The group finalised its acquisition of Accent Group in May, adding brands such as Skechers, Vans and Timberland to its portfolio.

Accent Group contributed gross earnings of $3.3 million on sales of $29.5 million.

Like for like sales spiked by 31 per cent and total sales growth exceeded 80 per cent for the 12 months to June 30, 2015.

RCG CEO Hilton Brett said the newly acquired portfolio was a strong performer.

"The ongoing performance of the Accent business is unprecedented in the current retail climate, with over 30 per cent like for like growth over the last 12 months and double digit like for like growth in each of the two years before that."

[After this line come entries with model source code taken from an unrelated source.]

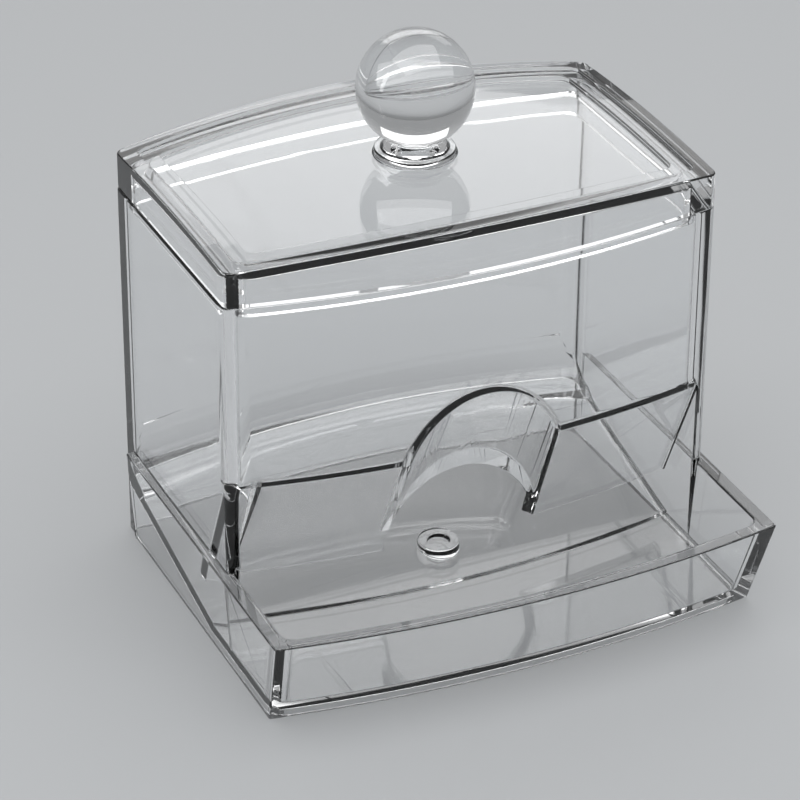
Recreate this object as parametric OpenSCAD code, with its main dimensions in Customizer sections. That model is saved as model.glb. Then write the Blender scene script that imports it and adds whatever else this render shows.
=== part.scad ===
// Clear cotton swab holder: a hopper with bowed front and back walls feeds a tray at its foot,
// and a lid with a ball knob closes the top. Millimetres, +Z up, +Y towards the back.
// The shapes are laid out around the middle of the hopper, and each node is then moved along Y,
// so that the origin lies under the middle of the whole holder.

/* [Hopper] */
// Width of the hopper, outside, from side to side
hopper_w = 85; // [76:0.5:100]
// Length of the hopper's straight side walls, front to back
hopper_side = 45.8; // [40:0.1:60]
// How far the front and back walls bow out in the middle
wall_bow = 5; // [3:0.1:8]
// Thickness of the hopper's walls, panel and hood
wall_t = 2; // [1.4:0.1:2.6]
// Height of the hopper's rim above the table
rim_z = 64.6; // [58:0.1:80]
// Radius of the hopper's upright corners, outside
corner_r = 1.5; // [0.8:0.1:3]
// Radius of the hopper's upright corners, inside
inner_corner_r = 3; // [1:0.1:5]

/* [Sloping panel and finger arch] */
// Height of the fold where the front wall turns into the sloping panel
fold_z = 32.5; // [29:0.1:40]
// How far back the sloping panel runs
panel_run = 9.5; // [7:0.1:12]
// Height of the sloping panel's lower edge
panel_foot_z = 11; // [9:0.1:14]
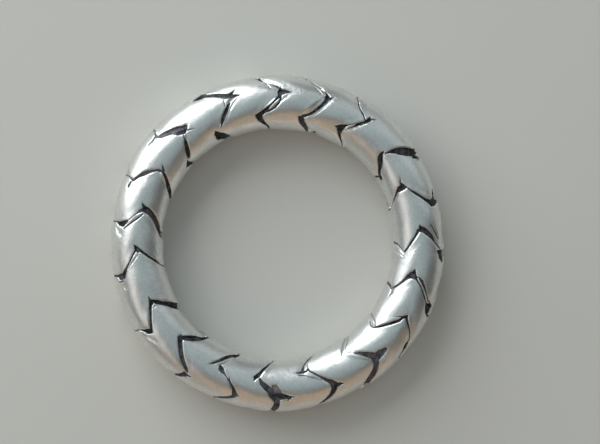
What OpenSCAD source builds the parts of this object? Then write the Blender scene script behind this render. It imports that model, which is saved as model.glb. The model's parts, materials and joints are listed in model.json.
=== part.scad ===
// Finger ring of one round silver wire, cut all round with zigzag grooves that leave overlapping scales.
// The ring lies on its side: its axis is Z, its face is up, and it rests on z = 0.
// Degrees round the ring run from +X towards +Y. Degrees round the wire run from its outer side (0),
// over its face (90), to its inner side (180) and its back (270).

/* [Ring] */
// Width of the finger hole
finger_d = 19; // [16:0.5:22]
// Thickness of the wire
wire_d = 4.2; // [3.6:0.1:5]

/* [Scales] */
// Depth of a groove
groove_depth = 0.2; // [0.1:0.02:0.4]
// Width of a groove at its lips
groove_w = 0.44; // [0.3:0.02:0.6]
// Width of a groove's floor
floor_w = 0.12; // [0.06:0.02:0.2]
// How much wider a groove is at a corner, as a share of its width
pit_share = 0.7; // [0:0.1:1]
// Rise of a scale's middle over its edges
crown = 0.05; // [0:0.01:0.12]

/* [Hidden] */

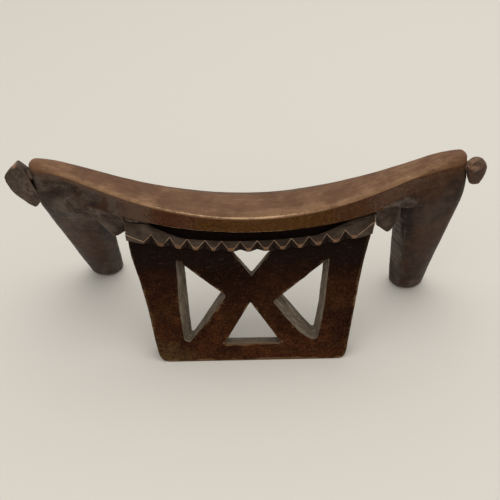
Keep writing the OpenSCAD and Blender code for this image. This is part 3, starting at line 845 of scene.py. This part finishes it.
def panelMesh(p):
    verts, faces, cuts, sawn = [], [], [], []
    turns = [math.pi / 2 * k / (p["edgeRows"] - 1) for k in range(p["edgeRows"])]
    edge = [(p["edge"] * (1 - math.sin(t)), -p["edge"] * (1 - math.cos(t))) for t in turns]
    wall = np.linspace(-p["edge"], -(p["thick"] - p["edge"]), p["walls"] + 1)[1:-1]
    depths = edge + [(0.0, n) for n in wall] + [(o, -p["thick"] - n) for o, n in edge[::-1]]
    rims = [], []
    for front, back in panelLoops(p):
        # both outlines start at the place nearest to each other
        m, first = len(front), len(verts)
        shift = np.argmin([np.abs(np.roll(back, -k, axis=0) - front).sum() for k in range(m)])
        back = np.roll(back, -shift, axis=0)
        for row, (offset, n) in enumerate(depths):
            ring = inward(blendTo(front, back, -n / p["thick"]), offset)
            verts += onPanel(ring[:, 0], ring[:, 1], n).tolist()
            cuts += [1.0 if 3 <= row <= len(depths) - 4 else 0.0] * m
            sawn += [cuts[-1] if first else 0.0] * m        # the knife's marks show in the windows only
        for q in range(first, first + (len(depths) - 1) * m, m):
            faces += [(q + j, q + (j + 1) % m, q + m + (j + 1) % m, q + m + j) for j in range(m)]
        rims[0].append((first, m))
        rims[1].append((first + (len(depths) - 1) * m, m))

    # the two faces: a jittered grid of points between the rims
    rng = np.random.default_rng(21)
    flat = np.array(verts)
    step = p["grid"]
    for n, rim in zip((0.0, -p["thick"]), rims):
        rings, known, constraints = [], [], []
        for first, m in rim:
            world = flat[first:first + m]
            rings.append(np.column_stack([world[:, 0], (world[:, 2] - n * slopeSin) / slopeCos]))
            constraints += [(len(known) + j, len(known) + (j + 1) % m) for j in range(m)]
            known += range(first, first + m)
        xs, ss = np.meshgrid(np.arange(*p["gridAcross"], step), np.arange(*p["gridUp"], step))
        xs = xs + (np.arange(xs.shape[0]) % 2)[:, None] * step / 2
        loose = np.column_stack([xs.ravel(), ss.ravel()]) + rng.normal(0, p["gridJitter"], (xs.size, 2))
        border = np.vstack(rings)
        tree = treeOf([(*b, 0) for b in border])
        clear = np.array([tree.find((*q, 0))[2] > p["rimClear"] * step for q in loose])
        loose = loose[onWood(loose, rings) & clear]
        corners = [Vector(q) for q in np.vstack([border, loose])]
        found, _, triangles, origins, _, _ = delaunay_2d_cdt(corners, constraints, [], 0, 1e-6)
        index = known + list(range(len(verts), len(verts) + len(loose)))
        verts += onPanel(loose[:, 0], loose[:, 1], n).tolist()
        cuts += [0.0] * len(loose)
        sawn += [0.0] * len(loose)
        found = np.array([tuple(v) for v in found])
        centres = np.array([found[list(t)].mean(axis=0) for t in triangles])
        wood = itertools.compress(triangles, onWood(centres, rings))
        faces += [tuple(index[origins[k][0]] for k in t) for t in wood]
    return verts, faces, np.array(cuts), np.array(sawn)


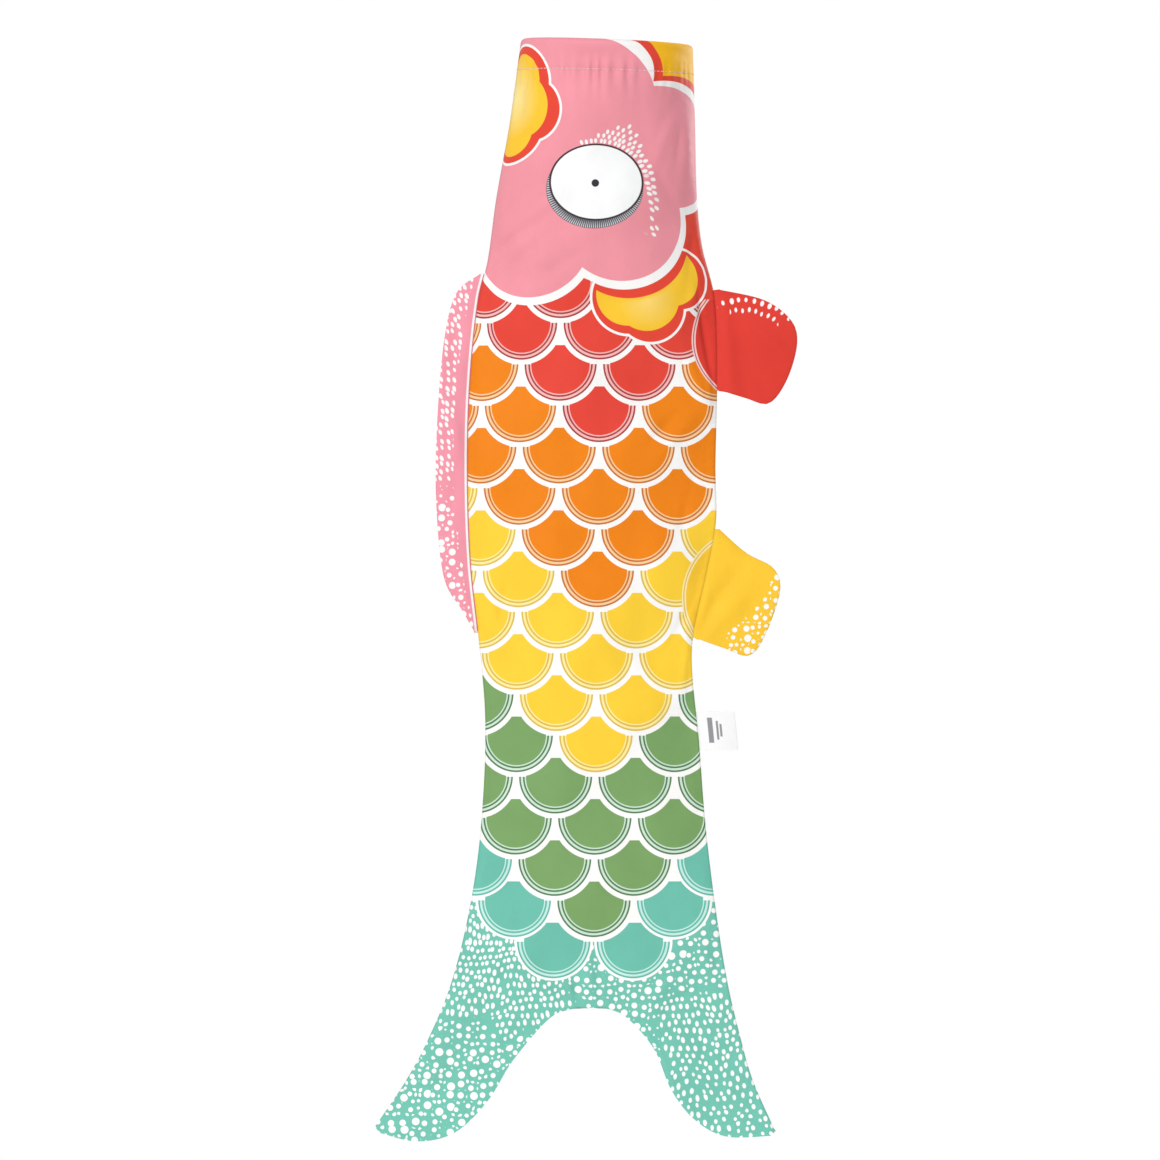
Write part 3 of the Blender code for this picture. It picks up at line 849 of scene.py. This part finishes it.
# Round the second, the pink ground stands in bumps. The white, red and yellow begin further and further out.
SECOND_BUMPS = (
    (WHITE, ((-15.4, -45.8, 48.7), (34.3, -93.2, 63.7))),
    (RED, ((6.1, -22.0, 24.1), (38.9, -98.7, 72.5))),
    # the second flower's yellow is painted shade, a darker copy of the flowers' yellow
    (SHADED_YELLOW, ((4.7, -23.3, 31.8), (43.7, -105.2, 82.3))),
)
THIRD_FLOWER = ((47.2, -151.7, 20.4), (27.9, -169.8, 23.0), (14.0, -162.7, 25.0))
THIRD_CORE = ((42.1, -150.2, 18.3), (25.4, -163.3, 20.9), (13.2, -160.8, 20.1))
THIRD_TOP = ((13.5, -120.7, 42.9),)
HEAD_FOOT = -100
HEAD_BUMPS = ((-50.3, -122.2, 40.8), (9.4, -111.8, 40.9), (48, -70, 36.2))
HEAD_BAND = ((-49.6, -124.4, 43.6), (10.7, -114.4, 43.7), (49.5, -73, 38))
PECTORAL_ARC = ((94.1, -189.8, 39.1),)
VENTRAL_ARC = ((91.3, -353.4, 43.2),)
FOOT_EDGES = (0, -1.0, -1.6, -2.7)  # where the outline's ring, dark line, ring and fill begin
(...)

Earnings before tax grew 24.3 per cent to $8.6 million across the RCG group with total sales up by 35.6 per cent to $63.2 million.

The Athlete's Foot saw like for like sales grow 1.2 per cent with full year earnings of $13.1 million.

“This growth has more than compensated for the lacklustre performance of the Merrell brand, which has been impacted by a lack of innovative lifestyle product," Brett said.

"These issues are being proactively dealt with by Wolverine Worldwide Inc, owner of the Merrell Brand."